The plan of houses, where flowers bloomed and trees grew tall, became known as Cement City. There wasn’t a blade of grass, however, on the ground in the immediate vicinity of the mill. The hills were barren of trees, too, downwind and across the Monongahela River in the scrappy village of Webster. The vegetation was sacrificed for a top secret operation that forged metal plating with the strength to bulletproof U.S. military tanks.
The boss' stately, three-story brick mansion would be donated to Donora’s Spanish immigrant community, whose strong, young men had the right genetics to withstand the torturous heat while working beside the zinc smelters.
Donora would become infamous for a killer smog that was the impetus for the nation’s first clean air legislation in 1963. Stagnant air had trapped the mill's pollution in the deep valley town for three days in late October 1948. Twenty people died gasping for air and hundreds were sickened by the fumes, before rain moved in and allowed the pollution to dissipate. The event prompted physicians to publicly link air pollution to poor health for the first time.
Also in the 1960s, the Donora Spanish Club was home to the town’s only outdoor, exclusive swimming pool. My family, and our white Anglo-Saxon Protestant relatives, were proud to wear Spanish Club patches on our bathing suits. While I don’t remember anyone saying it out loud, the club had an unwritten rule then that blacks were not allowed in the pool.



Racism had nothing to do with keeping the water clean. I suffered many reoccurring inner-ear infections from spending too much time scavenger hunting on the bottom of the deep end of the pool.
Still, it was a safer alternative to swimming in the filthy, dead Monongahela. And the club’s bartender provided my father with beer on Sundays at a time when state law prohibited public bars from opening on the Sabbath.
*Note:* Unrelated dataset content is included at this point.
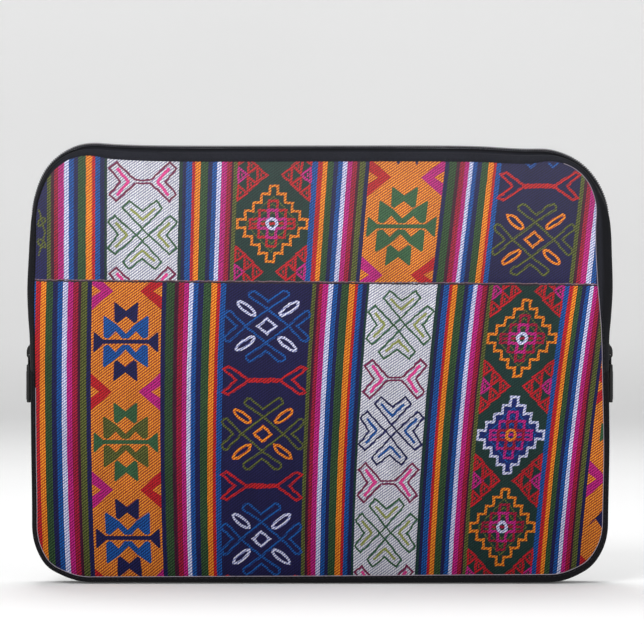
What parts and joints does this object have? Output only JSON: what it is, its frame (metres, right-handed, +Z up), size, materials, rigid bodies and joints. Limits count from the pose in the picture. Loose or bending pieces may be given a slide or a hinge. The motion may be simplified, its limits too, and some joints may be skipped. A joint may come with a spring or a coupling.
{
  "type": "laptop sleeve",
  "caption": "Flat padded laptop sleeve with a striped folk-textile print, black edges and a wrap-round zip that stands open, with a slider and pull on each side.",
  "frame": {"origin": "middle of the foot of the sleeve's box, on the surface that the gusset stands on", "axes": "+X along the width to the right as the printed panel is seen, +Y from the printed front to the plain back, +Z up from the gusset to the zip"},
  "size_m": [0.3538, 0.025, 0.263],
  "materials": {
    "printed_face": "knitted polyester face with a striped textile print",
    "black_face": "matt black knit face",
    "foam": "closed-cell foam core",
    "lining": "soft black knit lining",
    "binding": "woven binding tape",
    "zip_tape": "woven polyester zip tape",
    "zip_coil": "black nylon coil",
    "end_stop": "black painted metal",
    "slider": "black painted zinc",
    "pull_link": "black painted wire",
    "pull_grip": "black painted metal tag"
  },
  "bodies": {
    "root": {"front_print_lower": "printed_face", "front_foam_lower": "foam", "front_lining_lower": "lining", "back_face": "black_face", "back_foam": "foam", "back_lining": "lining", "gusset_face": "black_face", "gusset_foam": "foam", "gusset_lining": "lining", "front_seam_binding": "binding", "back_seam_binding": "binding", "front_tape_ends": "zip_tape", "front_coil_ends": "zip_coil", "back_zip_tape": "zip_tape", "back_zip_coil": "zip_coil", "left_end_stop": "end_stop", "right_end_stop": "end_stop", "left_end_patch": "binding", "right_end_patch": "binding"},
    "mouth_flap": {"front_print_upper": "printed_face", "front_foam_upper": "foam", "front_lining_upper": "lining", "front_zip_tape": "zip_tape", "front_zip_coil": "zip_coil"},
    "left_slider": {"left_slider": "slider", "left_slider_bridge": "slider"},
    "left_pull": {"left_pull_link": "pull_link", "left_pull_grip": "pull_grip"},
    "right_slider": {"right_slider": "slider", "right_slider_bridge": "slider"},
    "right_pull": {"right_pull_link": "pull_link", "right_pull_grip": "pull_grip"}
  },
  "joints": [
    {"name": "mouth_flap", "type": "hinge", "parent": "root", "child": "mouth_flap", "pos_m": [0, -0.0125, 0.147], "axis": [-1, 0, 0], "range_deg": [-25, 0], "stiffness_Nm_per_rad": 0.5, "springref_deg": 2.86},
    {"name": "left_slider_travel", "type": "slide", "parent": "root", "child": "left_slider", "axis": [0, 0, 1], "range_m": [0, 0.058]},
    {"name": "right_slider_travel", "type": "slide", "parent": "root", "child": "right_slider", "axis": [0, 0, 1], "range_m": [0, 0.058]},
    {"name": "left_pull_swing", "type": "hinge", "parent": "left_slider", "child": "left_pull", "pos_m": [-0.1756, 0, 0.1365], "axis": [0, 1, 0], "range_deg": [0, 145]},
    {"name": "right_pull_swing", "type": "hinge", "parent": "right_slider", "child": "right_pull", "pos_m": [0.1756, 0, 0.1365], "axis": [0, -1, 0], "range_deg": [0, 145]}
  ]
}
Today, four decades after the mill shut down for good, there is a lush jungle on the Webster hillside. The river runs much cleaner now that the company, and many others like it that once dotted the region’s landscape, no longer dump acid byproducts directly into its water.
Somehow, the Spanish Club manages to stay open in harsh economic times in Donora. Although the big house on the hill looks badly in need of attention, the swimming pool should be open this summer. Last year, it was refreshing to see a few black children running around its lawn.